CHALLENGES IN THE IMPLEMENTATION OF WIND FARMS: INTEGRATION BETWEEN CIVIL INFRASTRUCTURE, MECHANICAL AERODYNAMICS, AND ELECTRICAL POWER SYSTEMS

Abstract

This article presents an integrative literature review on the challenges in the implementation of large-scale wind farms, focusing on the integration of Civil Engineering, Mechanical Engineering, and Electrical Engineering. The methodology was based on the PRISMA 2020 protocol, with a systematic search conducted in the Scopus, Web of Science, IEEE Xplore, and ScienceDirect databases. Studies addressing multidisciplinary coupling in multi-MW wind turbines were included, while unidisciplinary studies were excluded. The results indicate that the main technological bottlenecks arise at the interfaces among these three fields, highlighting soil-structure interaction in Civil Engineering, aeroelastic and fatigue effects in Mechanical Engineering, and the role of advanced control systems and power electronics in Electrical Engineering.

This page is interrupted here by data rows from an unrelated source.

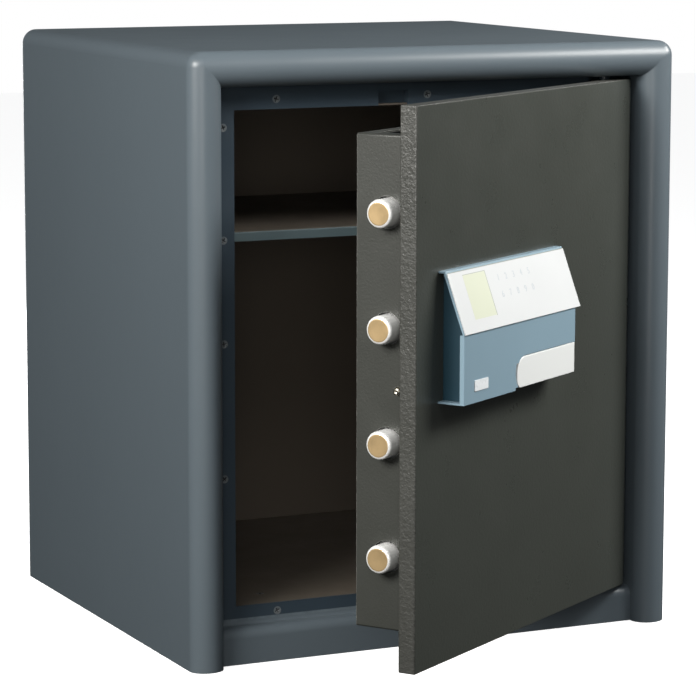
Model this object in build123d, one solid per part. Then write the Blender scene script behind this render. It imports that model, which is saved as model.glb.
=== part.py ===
# Electronic safe with its door standing open, as separate pieces in one frame.
# Millimetres, +Z up, front towards -Y, origin on the floor under the middle of the casing.
# Depths below are written from the front-most line of the casing (0) to its back (case_d).
# The door group is drawn shut and then turned open about its pin, so that every fit is one value.
import os
from math import cos, radians, sin, sqrt
from build123d import *

os.makedirs("parts", exist_ok=True)

# casing
case_w, case_d, case_h = 495.0, 445.0, 560.0
sheet = 2.0
top_bend = 14.0
bead_out_x, bead_out_y = 16.8, 14.8
bead_in_x, bead_in_y = 15.8, 14.7
bead_w = bead_out_x + bead_in_x
front_in = case_w / 2 - bead_w            # inner face of the front columns
head_z = case_h - bead_w                  # underside of the top bead
sill_y, sill_z, sill_bend = 17.8, 33.5, 9.0
# door stop frame and the opening inside it
ledge_y, ledge_t = 33.0, 2.0
stop_side, stop_foot, stop_head = 21.4, 17.5, 21.9   # width of the frame inside the casing
open_x, open_z0, open_z1 = front_in - stop_side, sill_z + stop_foot, head_z - stop_head
open_h = open_z1 - open_z0
notch_w, notch_deep = 30.0, 13.2
notch_x0, notch_z = -0.101 * case_w, open_z1 + notch_deep
notch_x1 = notch_x0 + notch_w
frame_back = 13.0                         # how far the stop frame reaches behind the bead
# inner box
wall = 1.5
back_gap = 57.0
inner_back = case_d - back_gap
fill_gap, fill_y = 0.2, 80.0
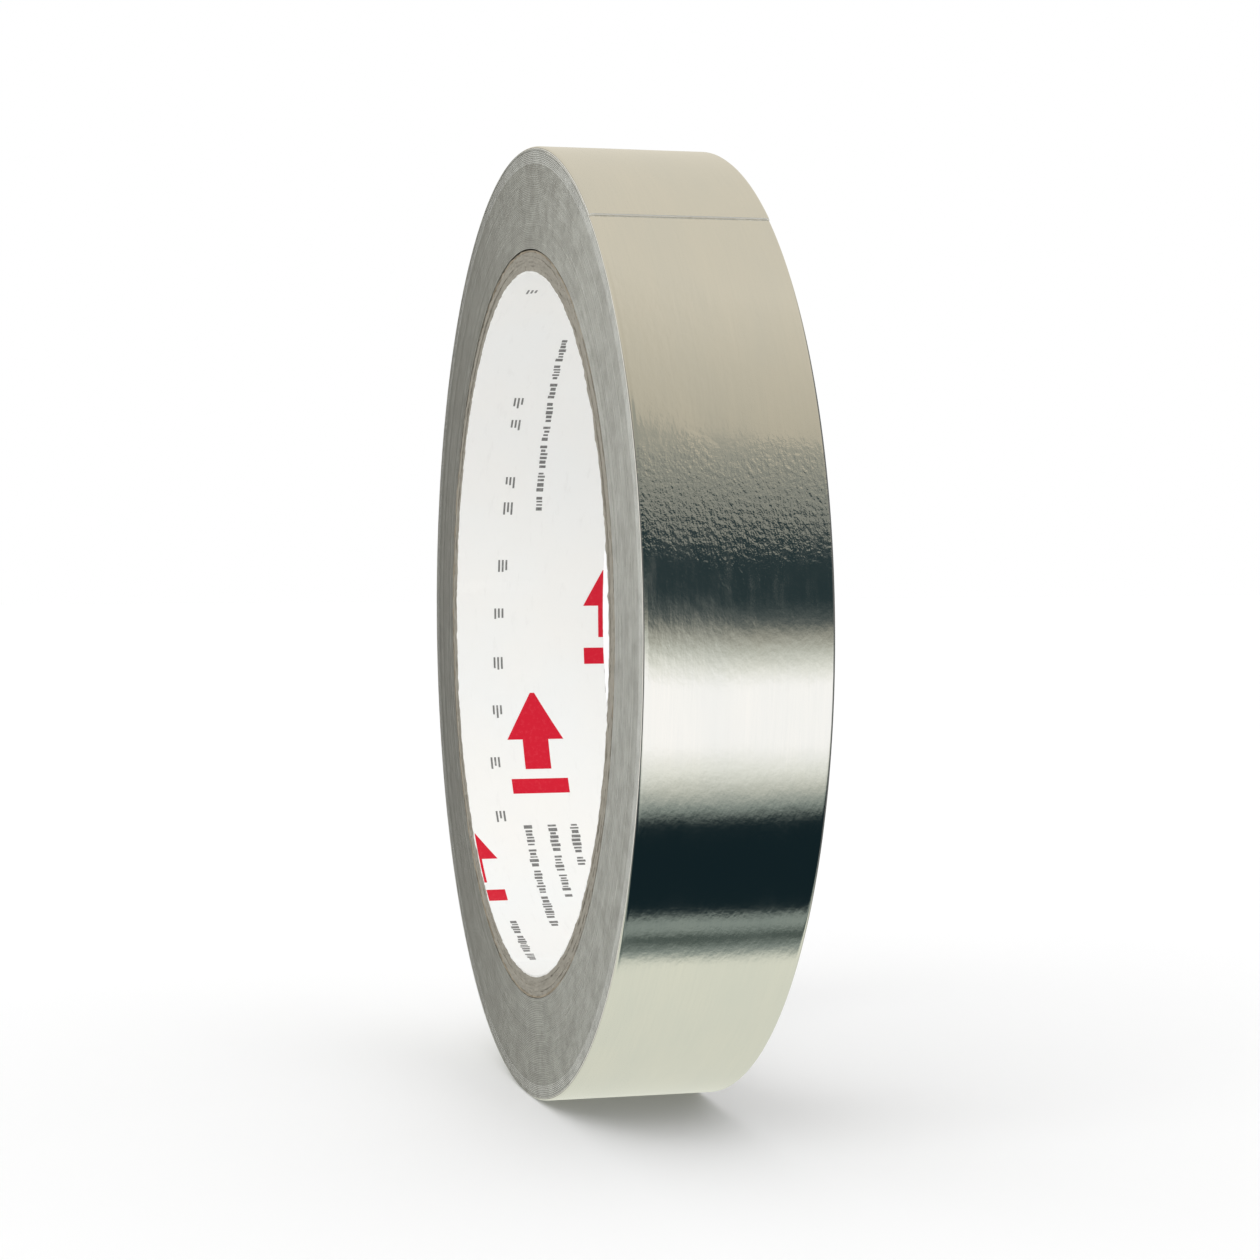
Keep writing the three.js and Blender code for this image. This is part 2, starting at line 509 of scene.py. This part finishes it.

It was observed that traditional sequential approaches lead to structural overdesign and increased levelized cost of energy (LCOE). In contrast, strategies based on Multidisciplinary Design Optimization (MDO) and Digital Twins demonstrate greater efficiency and operational reliability. It is concluded that the technical and economic feasibility of modern wind farms depends on the systemic integration of these disciplines, making the adoption of co-designed and real-time controlled models essential.